Kepala Strategi Komoditas Global J.P. Morgan Natasha Kaneva memperkirakan harga emas dunia dapat menyentuh US$ 4.000 per ons pada kuartal kedua tahun depan. Berbagai risiko ketidakpastian ekonomi akan menjadi penopang kenaikan harga.
Pada umumnya, dolar yang melemah dan suku bunga AS yang lebih rendah meningkatkan daya tarik pada instrumen emas batangan. Ketidakpastian ekonomi dan geopolitik juga cenderung menjadi pendorong positif bagi emas, karena statusnya sebagai safe haven dan kemampuannya untuk tetap menjadi penyimpan nilai yang andal.

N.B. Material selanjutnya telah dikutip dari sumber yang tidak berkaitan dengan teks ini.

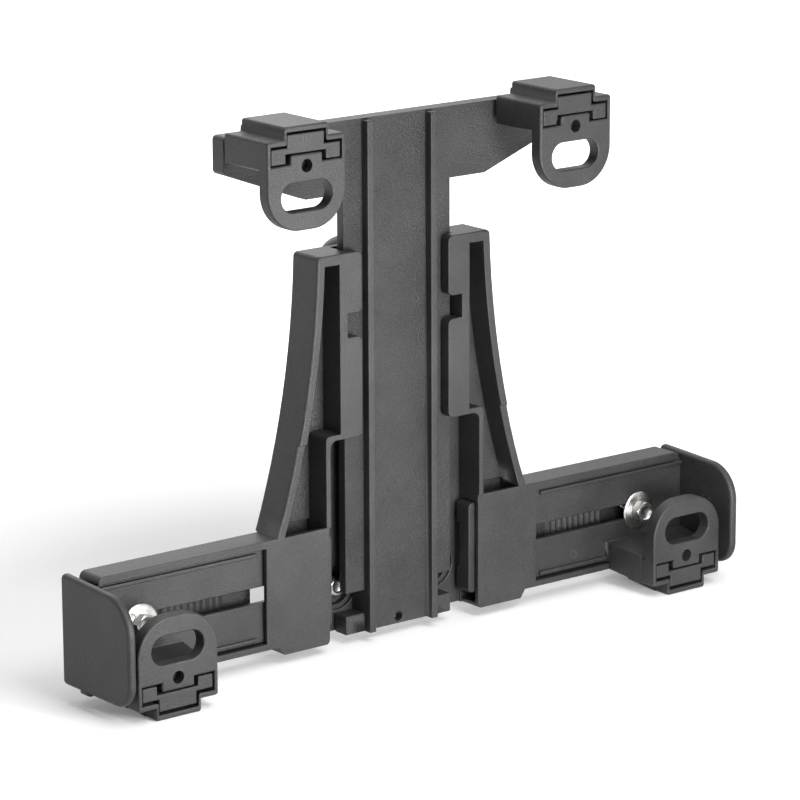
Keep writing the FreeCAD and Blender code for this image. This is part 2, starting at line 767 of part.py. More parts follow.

Emas memiliki korelasi yang rendah dengan kelas aset lainnya, sehingga dapat bertindak sebagai asuransi selama pasar jatuh dan masa-masa tekanan geopolitik.
“Bagi investor, kami pikir emas tetap menjadi salah satu lindung nilai paling optimal untuk kombinasi unik stagflasi, resesi, penurunan nilai, dan risiko kebijakan AS yang dihadapi pasar pada tahun 2025 dan 2026,” kata Gregory Shearer, kepala Strategi Logam Dasar dan Mulia di J.P. Morgan.
Prakiraan J.P. Morgan Research untuk harga emas yang naik hingga tahun depan didasarkan pada permintaan emas investor dan bank sentral (bank sentral) yang terus kuat. Pembelian emas diproyeksikan rata-rata sekitar 710 ton per kuartal secara neto tahun ini.
Bank sentral diperkirakan akan membeli 900 ton emas pada tahun ini, mengingat kondisi makro saat ini serta ekspansi lebih lanjut dalam kepemilikan investor, terutama dari dana yang diperdagangkan di bursa (ETF) dan Tiongkok.
Menurut data IMF, kepemilikan emas oleh bank sentral global mencapai hampir 36.200 ton dan mencakup hampir 20% dari cadangan resmi, naik dari sekitar 15% pada akhir tahun 2023.
AS, Jerman, Prancis, dan Italia masih memiliki sekitar 16.400 ton emas secara gabungan. Jumlah ini mewakili hampir setengah dari cadangan emas resmi global yang dilaporkan, sedangkan AS sendiri memegang hampir seperempat dari cadangan emas global yang dilaporkan.
Masing-masing dari keempat negara ini memiliki lebih dari 70% dari total cadangan emasnya. Jika tidak termasuk keempat pemegang saham besar ini, porsi emas dalam cadangan resmi akan turun menjadi hanya sekitar 11%.